- **GOAL**: The entries below contain a line with "gauge = Assembly()" and a line with "record = json.load(file)". Quote exactly those two lines and all lines between them.

** Start of DATA SHOWN **

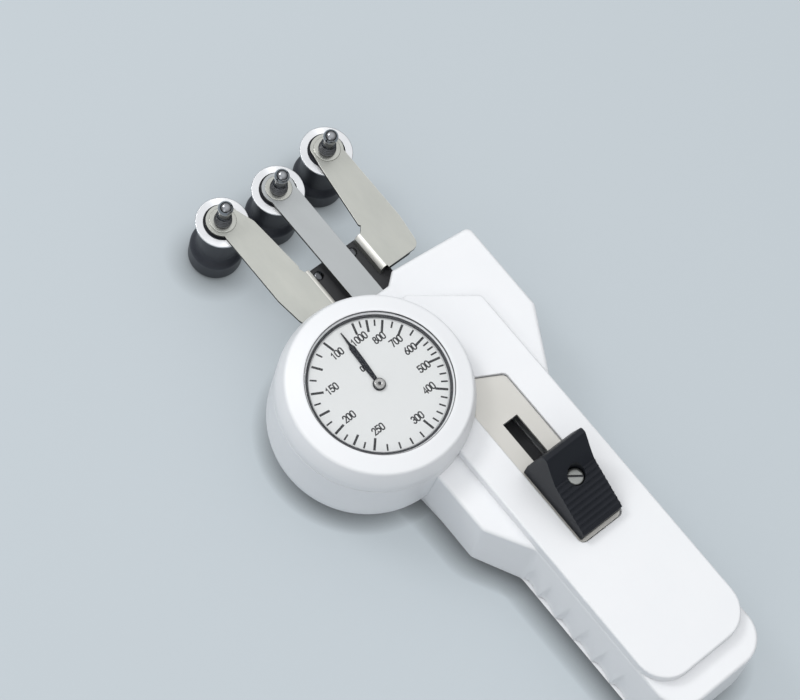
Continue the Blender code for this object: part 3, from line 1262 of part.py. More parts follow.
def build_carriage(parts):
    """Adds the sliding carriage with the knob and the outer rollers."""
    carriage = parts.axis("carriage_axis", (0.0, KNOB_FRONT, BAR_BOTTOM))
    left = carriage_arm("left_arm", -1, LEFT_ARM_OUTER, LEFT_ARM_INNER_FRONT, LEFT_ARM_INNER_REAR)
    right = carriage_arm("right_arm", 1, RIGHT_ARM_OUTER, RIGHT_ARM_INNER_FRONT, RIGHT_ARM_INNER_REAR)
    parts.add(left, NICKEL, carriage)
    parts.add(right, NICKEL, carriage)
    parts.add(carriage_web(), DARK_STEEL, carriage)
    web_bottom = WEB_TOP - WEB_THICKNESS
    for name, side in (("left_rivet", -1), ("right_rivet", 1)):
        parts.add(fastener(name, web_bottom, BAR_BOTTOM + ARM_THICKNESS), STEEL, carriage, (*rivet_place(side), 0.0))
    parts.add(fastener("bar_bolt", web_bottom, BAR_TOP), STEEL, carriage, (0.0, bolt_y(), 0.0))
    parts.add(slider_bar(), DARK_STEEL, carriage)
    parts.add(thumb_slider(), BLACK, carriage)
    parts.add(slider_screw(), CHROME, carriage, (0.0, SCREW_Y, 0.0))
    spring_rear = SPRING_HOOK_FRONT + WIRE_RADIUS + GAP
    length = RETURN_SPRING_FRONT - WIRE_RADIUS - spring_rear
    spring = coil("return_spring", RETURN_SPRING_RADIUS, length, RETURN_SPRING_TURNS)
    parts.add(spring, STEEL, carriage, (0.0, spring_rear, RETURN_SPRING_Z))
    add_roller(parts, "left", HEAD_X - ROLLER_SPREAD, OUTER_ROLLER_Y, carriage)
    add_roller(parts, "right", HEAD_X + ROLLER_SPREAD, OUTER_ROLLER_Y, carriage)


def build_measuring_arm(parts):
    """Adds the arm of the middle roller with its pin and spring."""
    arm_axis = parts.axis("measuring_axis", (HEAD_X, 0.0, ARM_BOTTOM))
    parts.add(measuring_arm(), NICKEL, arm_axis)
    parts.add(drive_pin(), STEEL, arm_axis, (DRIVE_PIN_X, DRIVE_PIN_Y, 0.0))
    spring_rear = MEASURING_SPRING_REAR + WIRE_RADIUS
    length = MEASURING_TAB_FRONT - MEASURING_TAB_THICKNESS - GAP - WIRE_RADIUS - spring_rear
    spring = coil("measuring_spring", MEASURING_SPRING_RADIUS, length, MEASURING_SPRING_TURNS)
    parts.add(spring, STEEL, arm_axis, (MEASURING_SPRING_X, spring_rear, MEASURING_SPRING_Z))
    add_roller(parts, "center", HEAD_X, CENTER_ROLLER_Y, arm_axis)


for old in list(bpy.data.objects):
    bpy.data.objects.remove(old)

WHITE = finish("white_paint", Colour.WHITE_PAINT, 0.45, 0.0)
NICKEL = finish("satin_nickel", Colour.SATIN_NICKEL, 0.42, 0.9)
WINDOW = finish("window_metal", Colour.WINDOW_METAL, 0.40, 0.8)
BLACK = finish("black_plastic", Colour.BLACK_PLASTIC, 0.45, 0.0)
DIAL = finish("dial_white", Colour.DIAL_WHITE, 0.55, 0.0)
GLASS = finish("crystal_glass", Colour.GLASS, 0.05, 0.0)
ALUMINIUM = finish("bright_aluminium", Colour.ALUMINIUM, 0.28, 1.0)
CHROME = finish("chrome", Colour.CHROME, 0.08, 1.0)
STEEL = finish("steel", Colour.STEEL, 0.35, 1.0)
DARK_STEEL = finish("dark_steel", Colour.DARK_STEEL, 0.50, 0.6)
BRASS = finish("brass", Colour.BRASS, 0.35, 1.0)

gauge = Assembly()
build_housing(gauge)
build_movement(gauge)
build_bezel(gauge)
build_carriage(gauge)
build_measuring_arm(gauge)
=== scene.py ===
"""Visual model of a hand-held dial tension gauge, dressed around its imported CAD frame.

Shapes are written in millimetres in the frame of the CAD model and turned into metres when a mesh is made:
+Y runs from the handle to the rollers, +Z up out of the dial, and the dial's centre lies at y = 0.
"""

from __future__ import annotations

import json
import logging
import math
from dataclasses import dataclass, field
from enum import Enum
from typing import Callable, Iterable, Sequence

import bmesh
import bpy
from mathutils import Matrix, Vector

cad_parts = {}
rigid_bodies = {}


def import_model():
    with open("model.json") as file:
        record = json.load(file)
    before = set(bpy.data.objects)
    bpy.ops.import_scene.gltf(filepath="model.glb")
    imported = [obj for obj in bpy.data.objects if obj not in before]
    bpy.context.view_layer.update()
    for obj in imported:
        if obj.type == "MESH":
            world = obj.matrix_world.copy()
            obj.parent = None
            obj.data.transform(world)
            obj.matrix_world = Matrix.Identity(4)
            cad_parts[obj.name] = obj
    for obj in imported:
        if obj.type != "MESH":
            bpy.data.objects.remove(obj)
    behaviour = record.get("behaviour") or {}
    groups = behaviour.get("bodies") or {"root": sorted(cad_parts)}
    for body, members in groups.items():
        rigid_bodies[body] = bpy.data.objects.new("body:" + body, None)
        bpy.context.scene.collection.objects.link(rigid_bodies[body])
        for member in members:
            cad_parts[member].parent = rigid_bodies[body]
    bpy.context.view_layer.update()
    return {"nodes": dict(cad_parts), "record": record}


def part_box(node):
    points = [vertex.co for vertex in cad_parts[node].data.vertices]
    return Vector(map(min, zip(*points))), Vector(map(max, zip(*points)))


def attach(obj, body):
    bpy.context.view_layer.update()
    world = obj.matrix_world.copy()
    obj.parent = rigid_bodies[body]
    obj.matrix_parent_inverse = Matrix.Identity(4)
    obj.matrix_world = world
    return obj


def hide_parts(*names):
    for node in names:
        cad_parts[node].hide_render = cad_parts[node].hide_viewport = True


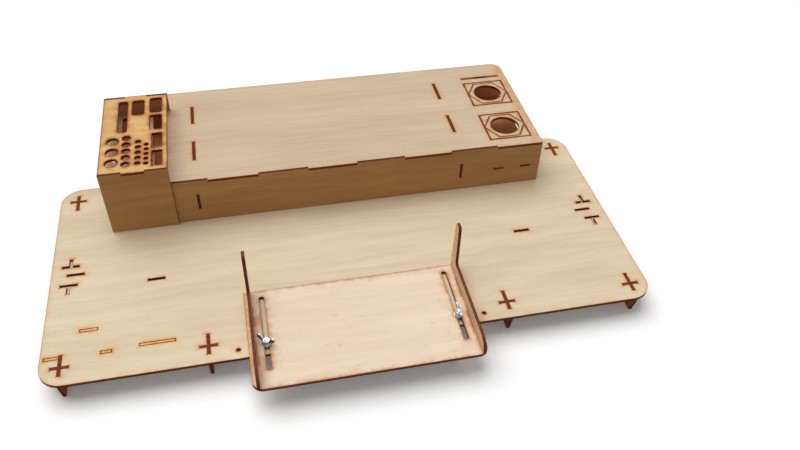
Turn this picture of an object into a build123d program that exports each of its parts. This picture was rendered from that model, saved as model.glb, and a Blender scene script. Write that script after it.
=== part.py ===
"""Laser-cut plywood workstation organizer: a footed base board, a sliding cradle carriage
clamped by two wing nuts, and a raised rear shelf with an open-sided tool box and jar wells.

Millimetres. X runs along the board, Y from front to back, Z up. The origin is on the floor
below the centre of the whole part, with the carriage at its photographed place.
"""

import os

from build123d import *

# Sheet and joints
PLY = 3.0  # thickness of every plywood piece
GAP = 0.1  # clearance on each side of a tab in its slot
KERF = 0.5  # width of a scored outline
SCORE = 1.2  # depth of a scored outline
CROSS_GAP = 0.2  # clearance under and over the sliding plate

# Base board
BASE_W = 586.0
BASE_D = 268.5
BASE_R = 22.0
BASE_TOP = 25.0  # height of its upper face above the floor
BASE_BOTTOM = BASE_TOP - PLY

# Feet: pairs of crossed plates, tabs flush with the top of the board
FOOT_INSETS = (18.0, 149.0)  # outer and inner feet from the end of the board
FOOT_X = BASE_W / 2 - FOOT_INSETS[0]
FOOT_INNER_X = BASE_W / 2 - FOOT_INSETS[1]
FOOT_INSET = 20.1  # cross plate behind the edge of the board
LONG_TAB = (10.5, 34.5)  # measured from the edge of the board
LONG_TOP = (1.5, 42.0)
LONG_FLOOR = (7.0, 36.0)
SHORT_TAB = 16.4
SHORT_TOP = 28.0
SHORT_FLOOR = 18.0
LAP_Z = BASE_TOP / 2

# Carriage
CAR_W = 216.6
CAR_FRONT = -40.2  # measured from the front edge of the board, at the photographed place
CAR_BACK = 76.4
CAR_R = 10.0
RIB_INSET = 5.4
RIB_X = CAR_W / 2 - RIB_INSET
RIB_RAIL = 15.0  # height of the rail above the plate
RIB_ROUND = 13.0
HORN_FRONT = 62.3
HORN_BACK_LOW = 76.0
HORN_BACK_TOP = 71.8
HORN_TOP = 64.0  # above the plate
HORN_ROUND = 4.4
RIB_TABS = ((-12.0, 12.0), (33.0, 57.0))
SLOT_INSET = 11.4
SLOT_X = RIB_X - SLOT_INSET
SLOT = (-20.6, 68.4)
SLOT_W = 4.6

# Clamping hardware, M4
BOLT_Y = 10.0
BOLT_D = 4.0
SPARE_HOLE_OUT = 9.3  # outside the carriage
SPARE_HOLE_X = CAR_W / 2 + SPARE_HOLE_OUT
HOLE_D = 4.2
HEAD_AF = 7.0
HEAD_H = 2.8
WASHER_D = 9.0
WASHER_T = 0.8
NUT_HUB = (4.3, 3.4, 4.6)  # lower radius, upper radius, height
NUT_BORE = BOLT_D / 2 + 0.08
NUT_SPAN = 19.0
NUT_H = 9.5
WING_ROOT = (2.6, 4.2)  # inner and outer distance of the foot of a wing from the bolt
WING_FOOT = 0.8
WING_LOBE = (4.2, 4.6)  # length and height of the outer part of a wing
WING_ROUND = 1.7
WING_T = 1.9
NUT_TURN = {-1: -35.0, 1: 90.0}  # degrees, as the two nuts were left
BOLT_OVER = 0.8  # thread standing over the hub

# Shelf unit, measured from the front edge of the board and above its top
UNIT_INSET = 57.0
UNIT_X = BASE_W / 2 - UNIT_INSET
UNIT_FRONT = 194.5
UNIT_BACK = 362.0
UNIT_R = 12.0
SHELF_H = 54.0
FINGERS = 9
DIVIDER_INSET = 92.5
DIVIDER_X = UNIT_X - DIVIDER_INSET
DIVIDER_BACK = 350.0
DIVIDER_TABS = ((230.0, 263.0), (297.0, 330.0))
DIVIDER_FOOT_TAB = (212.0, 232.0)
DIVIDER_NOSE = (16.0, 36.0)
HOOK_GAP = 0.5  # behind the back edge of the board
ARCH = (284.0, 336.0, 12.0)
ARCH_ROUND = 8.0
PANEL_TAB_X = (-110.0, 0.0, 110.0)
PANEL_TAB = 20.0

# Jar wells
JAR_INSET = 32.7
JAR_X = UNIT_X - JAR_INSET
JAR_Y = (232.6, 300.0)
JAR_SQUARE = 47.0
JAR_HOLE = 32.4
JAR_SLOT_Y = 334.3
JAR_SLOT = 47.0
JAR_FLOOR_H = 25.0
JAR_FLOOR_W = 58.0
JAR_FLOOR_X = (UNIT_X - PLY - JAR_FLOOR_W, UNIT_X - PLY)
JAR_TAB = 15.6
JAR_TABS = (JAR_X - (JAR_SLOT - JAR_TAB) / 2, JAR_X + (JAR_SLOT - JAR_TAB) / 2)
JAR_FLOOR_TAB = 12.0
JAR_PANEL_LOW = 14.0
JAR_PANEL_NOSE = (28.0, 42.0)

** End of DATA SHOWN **

- **FINAL RESULT**:
gauge = Assembly()
build_housing(gauge)
build_movement(gauge)
build_bezel(gauge)
build_carriage(gauge)
build_measuring_arm(gauge)
=== scene.py ===
"""Visual model of a hand-held dial tension gauge, dressed around its imported CAD frame.

Shapes are written in millimetres in the frame of the CAD model and turned into metres when a mesh is made:
+Y runs from the handle to the rollers, +Z up out of the dial, and the dial's centre lies at y = 0.
"""

from __future__ import annotations

import json
import logging
import math
from dataclasses import dataclass, field
from enum import Enum
from typing import Callable, Iterable, Sequence

import bmesh
import bpy
from mathutils import Matrix, Vector

cad_parts = {}
rigid_bodies = {}


def import_model():
    with open("model.json") as file:
        record = json.load(file)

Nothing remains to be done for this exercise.